With Zdeno Chara, Charlie McAvoy, David Backes and Rick Nash among others missing from the lineup, the Bruins become a much smaller, weaker team that’s increasingly easy to pick on. That’s exactly what the Blues did after falling behind early. There were heavy St. Louis hits thrown all over the ice, including the culmination when Brayden Schenn drilled David Krejci in the corner of the rink. The Bruins never really responded to any of it and instead just kept taking hits and eventually got totally worn down in the third period and overtime when they were just hanging on for their playoff point. Certainly, they can survive in games here or there playing that way, but more Bruins are going to get hurt if opponents are allowed to simply tee off on them as they did on Wednesday night. That won’t be good for anybody associated with the Black and Gold.


*Anton Khudobin was blaming himself for the two goals allowed after the game was over, but the truth is that the Bruins wouldn’t have even got their playoff-clinching point if Khudobin hadn’t stopped a Dmitri Jaskin shot with his goalie mask in the closing seconds. Khudobin was the losing goalie, but he made the big save when the Bruins needed him on Thursday night.

*Donato scored the only goal of the night for the Bruins on a loose puck in the slot that was on edge. He now has two goals and
four points in his first two NHL games. Donato was pretty quiet after that, but how much can you really expect out of the 21-year-old at this point?

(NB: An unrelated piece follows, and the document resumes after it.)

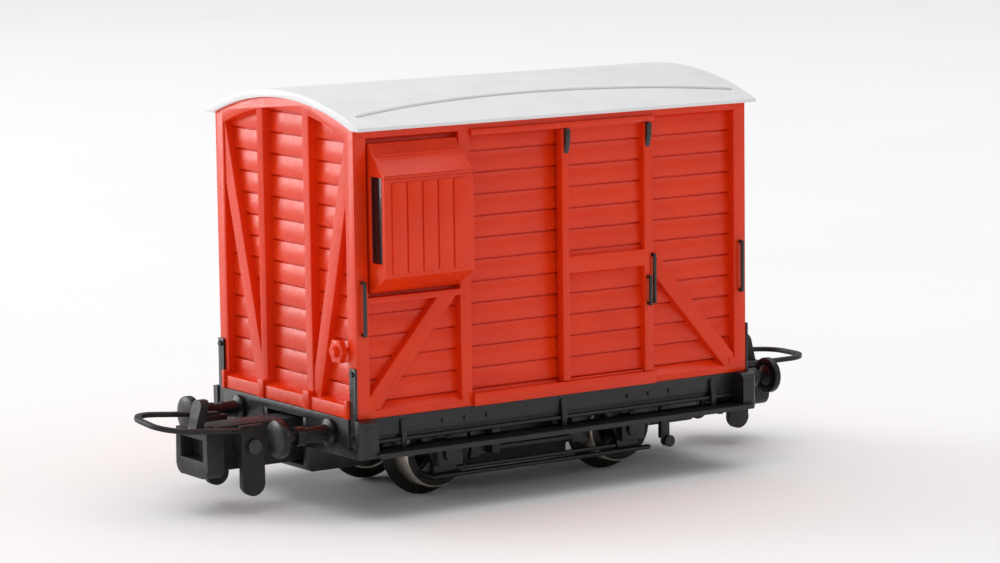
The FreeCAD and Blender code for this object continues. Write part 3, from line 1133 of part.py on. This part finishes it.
def pivot_screw():
    """The shouldered screw on which the left coupler swings, and which also holds the body down."""
    head_top = POCKET_BOTTOM + PIVOT_HEAD_DEPTH
    tip = DECK_TOP + SCREW_BLOCK_HEIGHT - SCREW_BLOCK_CAP
    profile = [(POCKET_BOTTOM, 0), (POCKET_BOTTOM, PIVOT_HEAD_RADIUS), (head_top, PIVOT_HEAD_RADIUS),
               (head_top, PIVOT_RADIUS), (FLOOR_UNDERSIDE, PIVOT_RADIUS),
               (FLOOR_UNDERSIDE, PIVOT_THREAD_RADIUS), (tip, PIVOT_THREAD_RADIUS), (tip, 0)]
    points = [V(-PIVOT_X + radius, 0, height) for height, radius in profile]
    screw = Part.Face(Part.makePolygon(points + points[:1])).revolve(V(-PIVOT_X, 0, 0), V(0, 0, 1), 360)
    slot = box((-PIVOT_X - PIVOT_RADIUS, -PIVOT_X + PIVOT_RADIUS), (-SCREW_SLOT / 2, SCREW_SLOT / 2),
               (0, POCKET_BOTTOM + PIVOT_HEAD_DEPTH / 2))
    return screw.cut(slot)


def coupler():
    """The left coupler: shank, head with its window, and the raked hook plate."""
    shank = box((-HEAD_FACE + HEAD_DEPTH - HEAD_SUNK, -PIVOT_X), (-SHANK_HALF, SHANK_HALF),
                (SHANK_BOTTOM, SHANK_TOP))
    shank = join([shank, rod(SHANK_HALF, (-PIVOT_X, 0, SHANK_BOTTOM), (-PIVOT_X, 0, SHANK_TOP))])
    head = box((-HEAD_FACE, -HEAD_FACE + HEAD_DEPTH), (-HEAD_HALF, HEAD_HALF), HEAD_Z)
    head = soften(head, HEAD_ROUND, lambda e: near(e.CenterOfMass.z, HEAD_Z[0])
                  and near(abs(e.CenterOfMass.y), HEAD_HALF))
    window = box((-HEAD_FACE - 1, -HEAD_FACE + HEAD_DEPTH - HEAD_WINDOW_BACK),
                 (-HEAD_WINDOW_HALF, HEAD_WINDOW_HALF), HEAD_WINDOW_Z)
    boss = rod(LOOP_BOSS_RADIUS, (-LOOP_X, -HEAD_HALF, LOOP_Z), (-LOOP_X, HEAD_HALF, LOOP_Z))
    foot = -HEAD_FACE
    outline = [(foot, HEAD_Z[1] - HEAD_SUNK), (foot + HOOK_THICKNESS, HEAD_Z[1] - HEAD_SUNK),
               (foot + HOOK_THICKNESS + HOOK_RAKE, HOOK_TOP), (foot + HOOK_RAKE, HOOK_TOP)]
    hook = plate_xz(outline, (-HOOK_HALF, HOOK_HALF))
    hook = soften(hook, HOOK_ROUND, lambda e: near(e.CenterOfMass.z, HOOK_TOP)
                  and near(abs(e.CenterOfMass.y), HOOK_HALF))
    body = join([shank, head.cut(window), boss, hook])
    cuts = [rod(PIVOT_RADIUS + RUNNING_GAP, (-PIVOT_X, 0, 0), (-PIVOT_X, 0, BODY_BOTTOM)),
            rod(LOOP_PIN_RADIUS, (-LOOP_X, -HALF_W, LOOP_Z), (-LOOP_X, HALF_W, LOOP_Z))]
    return body.cut(cuts)


def loop_pin():
    """The cross pin of the left coupling loop, headed at both ends."""
    out = TONGUE_OUTER + RUNNING_GAP
    pin = rod(LOOP_PIN_RADIUS, (-LOOP_X, -out, LOOP_Z), (-LOOP_X, out, LOOP_Z))
    end = out + LOOP_PIN_LIP
    head = rod(LOOP_PIN_RADIUS + LOOP_PIN_LIP, (-LOOP_X, out, LOOP_Z), (-LOOP_X, end, LOOP_Z))
    return join([pin, head, flip_y(head)])


def loop_ring(lift, twist):
    """The wire ring of the left loop, raised and leaned by two small angles in degrees."""
    z = (RING_Z - RING_THICKNESS / 2, RING_Z + RING_THICKNESS / 2)
    rear = -LOOP_X + RING_REAR

    def slab(inset, radius):
        block = box((-RING_FRONT + inset, rear + inset), (-RING_OUTER + inset, RING_OUTER - inset), z)
        return soften(block, radius, lambda e: near(e.CenterOfMass.x, -RING_FRONT + inset)
                      and near(abs(e.CenterOfMass.y), RING_OUTER - inset))

    ring = slab(0, RING_CORNER).cut(slab(RING_BAR, RING_CORNER - RING_BAR))
    ring.rotate(V(-LOOP_X, 0, RING_Z), V(0, 1, 0), lift)
    ring.rotate(V(-LOOP_X, 0, RING_Z), V(1, 0, 0), twist)
    return ring


def coupling_loop(lift, twist):
    """The left coupling loop: a ring with two hanging tongues that carry its pivot holes."""
    pieces = [loop_ring(lift, twist)]
    for side in (-1, 1):
        y = (side * TONGUE_INNER, side * TONGUE_OUTER)
        low = LOOP_Z - TONGUE_DROP + TONGUE_HALF_WIDTH
        plate = box((-LOOP_X - TONGUE_HALF_WIDTH, -LOOP_X + TONGUE_HALF_WIDTH), y,
                    (low, LOOP_Z + TONGUE_RISE))
        foot = rod(TONGUE_HALF_WIDTH, (-LOOP_X, y[0], low), (-LOOP_X, y[1], low))
        pieces += [plate, foot]
    body = join(pieces)
    return body.cut(rod(LOOP_PIN_RADIUS + RUNNING_GAP, (-LOOP_X, -HALF_W, LOOP_Z), (-LOOP_X, HALF_W, LOOP_Z)))


# ---- hand brake wheel ---------------------------------------------------------------------------
def handwheel():
    """The lobed wheel of the hand brake on the left end, moulded in one with its spindle."""
    start = -HALF_L - HANDWHEEL_STANDOFF
    end = start - HANDWHEEL_THICKNESS
    tip = end - HANDWHEEL_HUB_LENGTH

    def post(radius, near_end, far_end, y=HANDWHEEL_Y, z=HANDWHEEL_Z):
        return rod(radius, (near_end, y, z), (far_end, y, z))

    pieces = [post(HANDWHEEL_RADIUS, start, end), post(HANDWHEEL_HUB_RADIUS, end, tip),
              post(SPINDLE_RADIUS, -PLANK_X + SPINDLE_SUNK, tip),
              post(SPINDLE_RADIUS + SPINDLE_CAP, tip, tip - SPINDLE_CAP)]
    for i in range(HANDWHEEL_LOBES):
        turn = math.radians(360 * i / HANDWHEEL_LOBES)
        reach = HANDWHEEL_RADIUS - HANDWHEEL_LOBE_SET
        pieces.append(post(HANDWHEEL_LOBE, start, end, HANDWHEEL_Y + reach * math.cos(turn),
                           HANDWHEEL_Z + reach * math.sin(turn)))
    return join(pieces)


def ballast_weight():
    """The steel weight on the deck inside the body."""
    half_length = PIVOT_X - SCREW_BLOCK_WIDTH / 2 - BALLAST_END_GAP
    half_width = INNER_Y - BALLAST_SIDE_GAP
    return box((-half_length, half_length), (-half_width, half_width),
               (DECK_TOP, DECK_TOP + BALLAST_THICKNESS))


# ---- assembly -----------------------------------------------------------------------------------
def add(name, shape):
    """Keep one named piece."""
    NODES[name] = shape


def add_sides(name, shape):
    """Keep a near piece and its mirror image on the far side."""
    add(name + "_near", shape)
    add(name + "_far", flip_y(shape))


def add_ends(name, shape):
    """Keep a left piece and its mirror image at the right end."""
    add(name + "_left", shape)
    add(name + "_right", flip_x(shape))


def build():
    """Make every node."""
    add_body_panels()
    add("screw_blocks", screw_blocks())
    add("roof", roof())
    add("rain_strips", rain_strips())
    add_sides("ducket", ducket())
    add("ducket_glazing", ducket_glazing())
    add_sides("door_rail_top", door_rail(True))
    add_sides("door_rail_bottom", door_rail(False))
    add_sides("door", door())
    add_sides("door_hangers", door_hangers())
    add_sides("door_handle", grab_rail(DOOR[1] - DOOR_GRAB_INSET, DOOR_GRAB, DOOR_FRONT))
    add("handrails", handrails())
    add("corner_straps", corner_straps())
    add("handwheel", handwheel())
    add("chassis_floor", chassis_floor())
    add("ballast_weight", ballast_weight())
    add_ends("headstock", headstock())
    add_sides("solebar", solebar())
    add_sides("footboard", footboard())
    add("footboard_brackets", footboard_brackets())
    add_sides("axle_guard_left", axle_guard(-AXLE_X))
    add_sides("axle_guard_right", axle_guard(AXLE_X))
    add("bearing_cups", bearing_cups())
    add_sides("tie_bar", tie_bar())
    add_sides("brake_gear", brake_gear())
    for end, x in (("left", -AXLE_X), ("right", AXLE_X)):
        add("axle_" + end, axle(x))
        add_sides("wheel_" + end, tyre(x))
        centre = wheel_centre(x)
        add("wheel_centres_" + end, group([centre, flip_y(centre)]))
    add("buffer_housings", group(four_corners(buffer_housing())))
    add("buffer_heads", group(four_corners(buffer_head())))
    add_ends("coupler_pocket", coupler_pocket())
    screw = pivot_screw()
    add("pivot_screws", group([screw, flip_x(screw)]))
    add_ends("coupler", coupler())
    add_ends("loop_pin", loop_pin())
    add("coupling_loop_left", coupling_loop(LEFT_RING_LIFT, LEFT_RING_TWIST))
    add("coupling_loop_right", flip_x(coupling_loop(0, 0)))


build()
os.makedirs("parts", exist_ok=True)
for node, solid in NODES.items():
    solid.exportStep("parts/" + node + ".step")
    state = "ok" if solid.isValid() else "NOT VALID"
    print(node, len(solid.Solids), "solids", round(solid.Volume, 2), "mm3", state)
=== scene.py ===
"""Looks of the narrow-gauge brake van: finished edges, procedural materials, small details, studio.

Lengths are named in millimetres and turned into metres where a mesh, light or camera is made.
"""

import json
import math

import bmesh
import bpy
from mathutils import Matrix, Vector

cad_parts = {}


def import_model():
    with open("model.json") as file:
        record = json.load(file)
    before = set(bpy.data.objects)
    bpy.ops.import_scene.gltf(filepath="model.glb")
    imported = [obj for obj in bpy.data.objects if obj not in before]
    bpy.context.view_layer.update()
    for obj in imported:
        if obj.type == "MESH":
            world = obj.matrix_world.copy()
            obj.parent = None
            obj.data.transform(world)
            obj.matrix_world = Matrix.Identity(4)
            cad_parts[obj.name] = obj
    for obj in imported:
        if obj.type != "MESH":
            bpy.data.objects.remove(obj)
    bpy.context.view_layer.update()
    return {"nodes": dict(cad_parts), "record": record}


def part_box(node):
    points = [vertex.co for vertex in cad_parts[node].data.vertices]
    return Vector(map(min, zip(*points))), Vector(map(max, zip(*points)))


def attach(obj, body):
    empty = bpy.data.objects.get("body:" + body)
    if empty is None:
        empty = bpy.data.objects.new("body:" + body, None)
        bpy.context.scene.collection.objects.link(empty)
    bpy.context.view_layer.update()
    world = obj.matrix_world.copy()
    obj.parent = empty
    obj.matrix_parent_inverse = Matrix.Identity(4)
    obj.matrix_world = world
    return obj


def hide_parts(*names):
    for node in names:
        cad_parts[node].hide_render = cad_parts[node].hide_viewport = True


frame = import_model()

MM = 0.001

# ---- colours, linear -----------------------------------------------------------------------------
RED = (0.84, 0.042, 0.003)
RED_DEEP = (0.76, 0.034, 0.003)
ROOF_GREY = (0.85, 0.85, 0.86)
ROOF_SHADE = (0.79, 0.79, 0.80)
CHASSIS_BLACK = (0.008, 0.008, 0.009)
CHASSIS_DUST = (0.015, 0.014, 0.014)
COUPLER_BLACK = (0.022, 0.021, 0.023)
COUPLER_DUST = (0.034, 0.032, 0.033)
BUFFER_BLACK = (0.006, 0.006, 0.007)
BUFFER_DUST = (0.010, 0.010, 0.010)
ENAMEL_BLACK = (0.008, 0.008, 0.009)
GLAZING = (0.006, 0.007, 0.008)
TYRE_DARK = (0.018, 0.017, 0.016)
TYRE_WORN = (0.030, 0.028, 0.026)
# painted highlight colour for the ring on the tyre's outer chamfer
TYRE_HIGHLIGHT = (0.62, 0.55, 0.47)
STEEL = (0.50, 0.50, 0.52)
BRASS = (0.62, 0.42, 0.14)
FLOOR_WHITE = (0.93, 0.93, 0.93)


# ---- material helpers ----------------------------------------------------------------------------
class Shader:
    """A Principled material with a few short ways to add procedural detail."""

    def __init__(self, name, **values):
        self.material = bpy.data.materials.new(name)
        self.material.use_nodes = True
        self.tree = self.material.node_tree
        self.nodes = self.tree.nodes
        self.bsdf = self.nodes["Principled BSDF"]
        self.place = self.nodes.new("ShaderNodeTexCoord").outputs["Object"]
        for socket, value in values.items():
            self.bsdf.inputs[socket.replace("_", " ")].default_value = value

    def link(self, source, target):
        self.tree.links.new(source, target)

    def stretched(self, scale):
        """Object coordinates in millimetres, multiplied along each axis."""
        mapping = self.nodes.new("ShaderNodeMapping")
        mapping.inputs["Scale"].default_value = [s / MM for s in scale]
        self.link(self.place, mapping.inputs["Vector"])
        return mapping.outputs["Vector"]

    def noise(self, per_mm, detail=3.0, stretch=(1, 1, 1)):
        """Noise with about per_mm features in a millimetre."""
        node = self.nodes.new("ShaderNodeTexNoise")
        node.inputs["Scale"].default_value = per_mm
        node.inputs["Detail"].default_value = detail
        self.link(self.stretched(stretch), node.inputs["Vector"])
        return node.outputs["Fac"]

    def spread(self, value, low, high, start=0.3, end=0.7):
        """Maps a 0..1 pattern to low..high."""
        node = self.nodes.new("ShaderNodeMapRange")
        for name, number in (("From Min", start), ("From Max", end), ("To Min", low), ("To Max", high)):
            node.inputs[name].default_value = number
        self.link(value, node.inputs["Value"])
        return node.outputs["Result"]

    def blend(self, factor, first, second):
        """Mixes two colours, or a colour and a socket, by a factor."""
        node = self.nodes.new("ShaderNodeMix")
        node.data_type = "RGBA"
        self.link(factor, node.inputs["Factor"])
        for name, colour in (("A", first), ("B", second)):
            socket = [s for s in node.inputs if s.name == name and s.type == "RGBA"][0]
            if isinstance(colour, tuple):
                socket.default_value = (*colour, 1)
            else:
                self.link(colour, socket)
        return [s for s in node.outputs if s.type == "RGBA"][0]

    def math(self, operation, first, second=0.0):
        node = self.nodes.new("ShaderNodeMath")
        node.operation = operation
        for socket, value in zip(node.inputs, (first, second)):
            if isinstance(value, (int, float)):
                socket.default_value = value
            else:
                self.link(value, socket)
        return node.outputs["Value"]

    def colour(self, socket):
        self.link(socket, self.bsdf.inputs["Base Color"])

    def roughness(self, socket):
        self.link(socket, self.bsdf.inputs["Roughness"])

    def bump(self, height, depth_mm, strength=1.0):
        """A bump of depth_mm for a 0..1 height, added on top of any bump already there."""
        node = self.nodes.new("ShaderNodeBump")
        node.inputs["Distance"].default_value = depth_mm * MM
        node.inputs["Strength"].default_value = strength
        self.link(height, node.inputs["Height"])
        normal = self.bsdf.inputs["Normal"]
        if normal.is_linked:
            self.link(normal.links[0].from_socket, node.inputs["Normal"])
        self.link(node.outputs["Normal"], normal)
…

*All of the St. Louis offense was supplied by Jaden Schwartz, who beat the Bruins with a wrist shot from the top of the face-off circle in the third period and then went on a breathtaking one-man rush in OT for the game-winner. Schwartz stepped up with Vladimir Tarasenko down and injured right now.


*One shot on net for David Pastrnak in 20-plus minutes. He did alter the path of the Alex Pietrangelo clearing attempt that turned into Ryan Donato’s goal, but was otherwise quiet in a very physical game.

*Nick Holden played almost 25 minutes of ice time and blocked four shots in the absence of Boston’s top three defensemen and was, by and
large, pretty good throughout the game. But he did back off and give Schwartz way too much room to work with on the tying goal. It was also a tough line change as well, but somebody needs to step up and slow down the Blues there.

*Danton Heinen was called for slashing in the second period on a play that was literally a one-handed tap with the stick on a completely
inconsequential play. The NHL really needs to take a chill pill with these slashing calls. That one was bogus.